You might pay a small premium for the brand name compared to a lesser-known competitor with identical specs. It’s important to remember that you’re still buying a basic refrigerator, not a dedicated curing chamber. It will require the exact same modifications as any other model on this list to function properly for charcuterie.

Essential Curing Chamber Controller Modifications

Let’s be perfectly clear: buying one of these refrigerators is only the first step. On its own, it is not a curing chamber. To achieve the precise environment needed for safely curing meat, you must add external controllers to manage the temperature and humidity.

The two most critical pieces of equipment are an external temperature controller and an external humidity controller.
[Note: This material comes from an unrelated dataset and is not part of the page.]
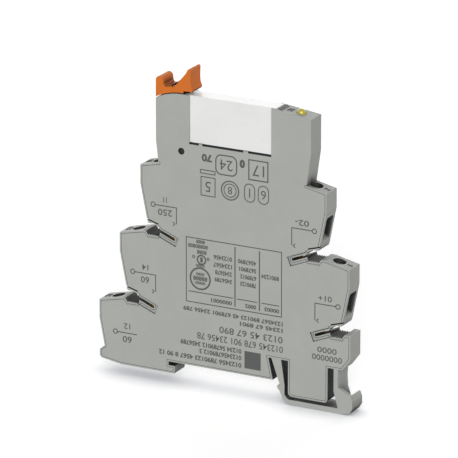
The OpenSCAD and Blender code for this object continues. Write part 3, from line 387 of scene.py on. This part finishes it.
def rolled_metal(name, colour, stain, roughness, line=0.12, stretch=14, along=(1, 0, 0)):
    """Metal strip. colour and stain are its two tones, line is the distance of its rolling lines in
    millimetres, stretch how many times longer than wide they are, and along their direction."""
    material, tree, out = new_material(name)
    place = add(tree, "ShaderNodeTexCoord")
    squeeze = tuple(1 / stretch if a else 1.0 for a in along)
    stretched = add(tree, "ShaderNodeMapping", values={"Scale": squeeze},
                    links={"Vector": place.outputs["Object"]})
    lines = add(tree, "ShaderNodeTexNoise", values={"Scale": per_metre(line), "Detail": 3},
                links={"Vector": stretched.outputs["Vector"]})
    spots = add(tree, "ShaderNodeTexNoise",
                values={"Scale": per_metre(SPOT_SIZE), "Detail": 5, "Roughness": 0.65},
                links={"Vector": place.outputs["Object"]})
    tone = add(tree, "ShaderNodeMapRange", values=SPOT_RANGE, links={"Value": spots.outputs["Fac"]})
    paint = add(tree, "ShaderNodeMix", {"data_type": "RGBA"},
                {COLOUR_A: linear(colour), COLOUR_B: linear(stain)}, {"Factor": tone.outputs["Result"]})
    gloss = add(tree, "ShaderNodeMapRange",
                values={"To Min": roughness - SMOOTHER, "To Max": roughness + ROUGHER},
                links={"Value": lines.outputs["Fac"]})
    relief = add(tree, "ShaderNodeBump", values={"Strength": 0.15, "Distance": LINE_DEPTH * MM},
                 links={"Height": lines.outputs["Fac"]})
    shader = add(tree, "ShaderNodeBsdfPrincipled", values={"Metallic": 1.0},
                 links={"Base Color": paint.outputs[COLOUR_OUT], "Roughness": gloss.outputs["Result"],
                        "Normal": relief.outputs["Normal"]})
    tree.links.new(shader.outputs[0], out.inputs["Surface"])
    return material


# %% Metals
finishes.update({
    # zinc-plated steel of screws and cages: cool, bright, lightly clouded
    "zinc_steel": rolled_metal("zinc_plated_steel", "#BDBDB8", "#A3A19A", 0.34),
    # soft iron of the magnet, nickel-plated: darker and smoother than the zinc
    "relay_iron": rolled_metal("nickel_plated_iron", "#97979A", "#86868A", 0.3),
    # half-hard brass strip of the busbars: warm yellow with browner spots
    "busbar_brass": rolled_metal("rolled_brass", "#D0AC62", "#B98F49", 0.3),
    # spring bronze of the contact leaves: redder than the brass
    "contact_bronze": rolled_metal("spring_bronze", "#C79763", "#A87A4B", 0.32, along=(0, 0, 1)),
    # enamelled copper wire: the enamel gives the copper a darker, varnished look
    "copper_wire": rolled_metal("enamelled_copper", "#A8552A", "#8E431E", 0.22, line=0.3, stretch=3),
})
print("finishes:", len(finishes))

# %% [markdown]
# The circuit board is woven glass in epoxy under a green solder mask. The weave shows as a
# fine square pattern, two sets of bands 0.4 mm apart that cross each other. A Wave texture
# draws 20 radians of its wave for each unit of length, so one band is 2 pi / 20 of a unit wide.

# %% Circuit board laminate
WEAVE = 0.4
WEAVE_DEPTH = 0.02
BAND = 2 * math.pi / 20
laminate, tree, out = new_material("glass_epoxy_laminate")
place = add(tree, "ShaderNodeTexCoord")
warp, weft = (add(tree, "ShaderNodeTexWave", {"bands_direction": axis}, {"Scale": per_metre(WEAVE) * BAND},
                  {"Vector": place.outputs["Object"]}) for axis in ("X", "Z"))
weave = add(tree, "ShaderNodeMath", {"operation": "MULTIPLY"},
            links={0: warp.outputs["Fac"], 1: weft.outputs["Fac"]})
mask = add(tree, "ShaderNodeMix", {"data_type": "RGBA"},
           {COLOUR_A: linear("#1F5C3A"), COLOUR_B: linear("#2B7049")}, {"Factor": weave.outputs[0]})
relief = add(tree, "ShaderNodeBump", values={"Strength": 0.3, "Distance": WEAVE_DEPTH * MM},
             links={"Height": weave.outputs[0]})
shader = add(tree, "ShaderNodeBsdfPrincipled", values={"Roughness": 0.28, "IOR": 1.55, "Coat Weight": 0.3},
             links={"Base Color": mask.outputs[COLOUR_OUT], "Normal": relief.outputs["Normal"]})
tree.links.new(shader.outputs[0], out.inputs["Surface"])
finishes["board_laminate"] = laminate
print("finishes:", len(finishes))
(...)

Brands like Inkbird make popular, affordable plug-and-play models. The temperature controller (like an ITC-308) plugs into the wall, and you plug the fridge into it. You place its temperature probe inside the chamber, and it will turn the fridge on and off to maintain your target temperature, completely overriding the fridge’s built-in thermostat.

Similarly, a humidity controller (like an IHC-200) will manage a small humidifier and a small dehumidifier that you place inside the chamber. The controller’s sensor monitors the relative humidity and turns on the humidifier when it’s too dry or the dehumidifier when it’s too moist. These three components—the fridge, the controllers, and the humidity modifiers—are what work together to create the perfect, stable environment for your charcuterie.

The total investment for the fridge and all the necessary controllers will still comfortably land under the $500 mark. This setup gives you professional-level control on a hobbyist’s budget. It’s the key to moving from hopeful gambling to repeatable success.

Ultimately, the best budget curing fridge is a simple, reliable, and easily modified insulated box. Don’t get caught up in fancy features you don’t need; focus on a solid foundation and invest in the external controllers that do the real work. With the right base and a few simple modifications, you can build a highly effective curing chamber that will produce safe and delicious charcuterie for years to come.